When the evil wizard Gargamel chases a select group of Smurfs out of their village, through a magic portal, and into our world, they land in New York City’s Central Park. Infatuated by the city but ignorant of all things human, the explorers, led by the distinguished and wise Papa Smurf must find a way to escape the clutches of their arch-nemesis (who wants them for their Smurf essence, from which he can make powerful potions) and get back home.
On a deeper level, the movie traces the coming-of-age and self-realization of Clumsy Smurf who, in spite of his inner call to greatness, just can’t ever seem to get things right. Although his brother and sister Smurfs love him in spite of his weaknesses, Clumsy is marginalized and not allowed to join in all the Smurf games, for fear that he will inadvertently hurt someone.

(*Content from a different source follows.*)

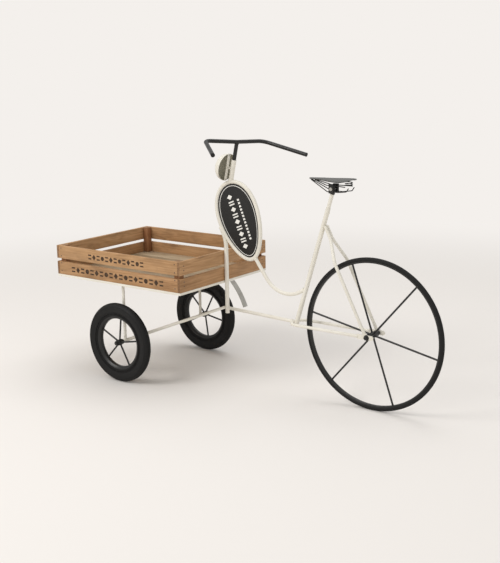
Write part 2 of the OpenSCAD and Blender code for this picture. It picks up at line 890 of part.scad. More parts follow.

Shortly after arriving in New York, Clumsy gets separated from his friends and falls into a box belonging to Patrick Winslow, a young marketing executive, who takes him home. In a wonderful affirmation of family values and friendship, the other Smurfs vow to find Clumsy and rescue him, but instead end up scaring Patrick and his pregnant wife, Grace, out of their wits when they come face-to-face with the little blue creatures for the first time in their apartment.
Children will enjoy the simple, classic fairytale plot line as Gargamel chases the Smurfs from adventure to adventure around the Big Apple. At the same time, parents (especially those familiar with Peyo’s original stories) will no doubt enjoy reflecting upon how the fictional characters of their childhood still have a lot to teach about the value of sticking together, putting family first, and realizing that happiness cannot be measured in terms of financial or material success.

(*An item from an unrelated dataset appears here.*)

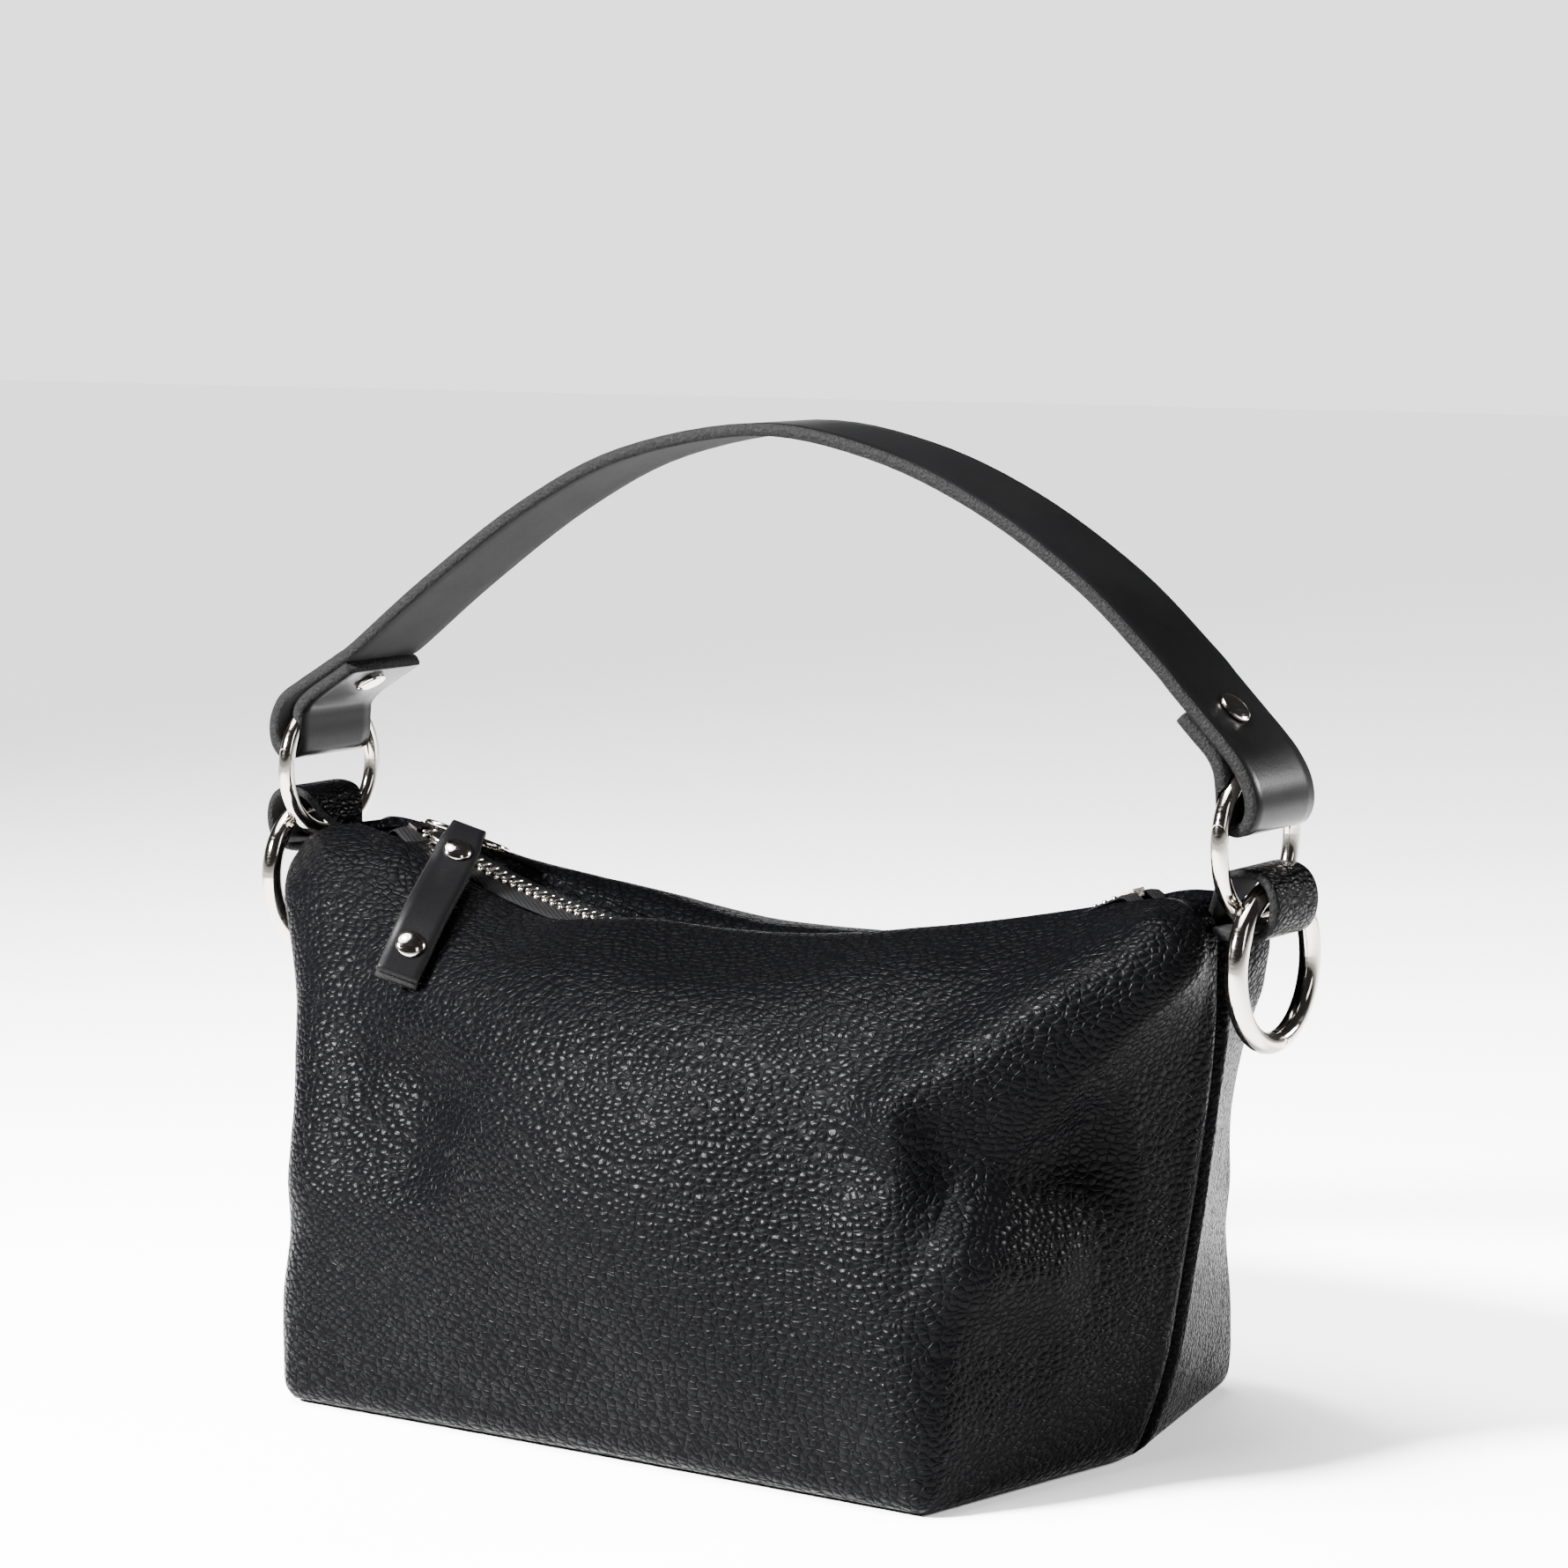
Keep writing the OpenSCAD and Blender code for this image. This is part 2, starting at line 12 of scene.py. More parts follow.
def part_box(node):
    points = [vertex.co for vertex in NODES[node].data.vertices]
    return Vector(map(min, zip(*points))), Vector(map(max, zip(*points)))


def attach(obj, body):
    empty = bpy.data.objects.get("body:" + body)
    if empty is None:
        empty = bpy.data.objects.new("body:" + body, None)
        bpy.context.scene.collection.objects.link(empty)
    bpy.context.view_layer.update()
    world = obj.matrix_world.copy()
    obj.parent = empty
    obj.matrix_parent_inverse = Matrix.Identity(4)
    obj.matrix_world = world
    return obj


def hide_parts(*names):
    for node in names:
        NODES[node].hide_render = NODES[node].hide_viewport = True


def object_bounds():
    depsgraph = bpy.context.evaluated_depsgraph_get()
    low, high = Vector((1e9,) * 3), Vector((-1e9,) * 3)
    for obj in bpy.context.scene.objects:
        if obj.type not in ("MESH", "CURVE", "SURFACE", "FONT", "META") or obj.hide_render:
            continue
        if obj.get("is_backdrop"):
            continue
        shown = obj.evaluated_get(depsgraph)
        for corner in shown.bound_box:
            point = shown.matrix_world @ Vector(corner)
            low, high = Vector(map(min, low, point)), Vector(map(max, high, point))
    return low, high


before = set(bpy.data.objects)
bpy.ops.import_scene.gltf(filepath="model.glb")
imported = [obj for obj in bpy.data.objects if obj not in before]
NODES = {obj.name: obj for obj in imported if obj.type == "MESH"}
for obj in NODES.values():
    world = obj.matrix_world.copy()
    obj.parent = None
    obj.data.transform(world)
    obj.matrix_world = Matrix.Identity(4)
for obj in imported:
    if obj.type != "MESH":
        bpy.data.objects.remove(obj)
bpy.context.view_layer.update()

While the hybrid animation will not appeal to everyone and THE SMURFS gets a little frenetic at times, what ultimately comes through is the heart of the movie. Smurfs believe the best in everyone. At the end of the day, they will never hesitate to sacrifice their own happiness – even their life – to save a fellow Smurf. And, when it comes to the final battle for their freedom against the evil Gargamel, Papa Smurf and the whole clan have to recognize just how valuable the accident prone but heroically-hearted Clumsy can be. In the end, THE SMURFS affirms that human beings, like their little blue friends, are not defined by their weaknesses, whatever those might be, but by a transcendent and heroic capacity for love and self-sacrifice in times of need.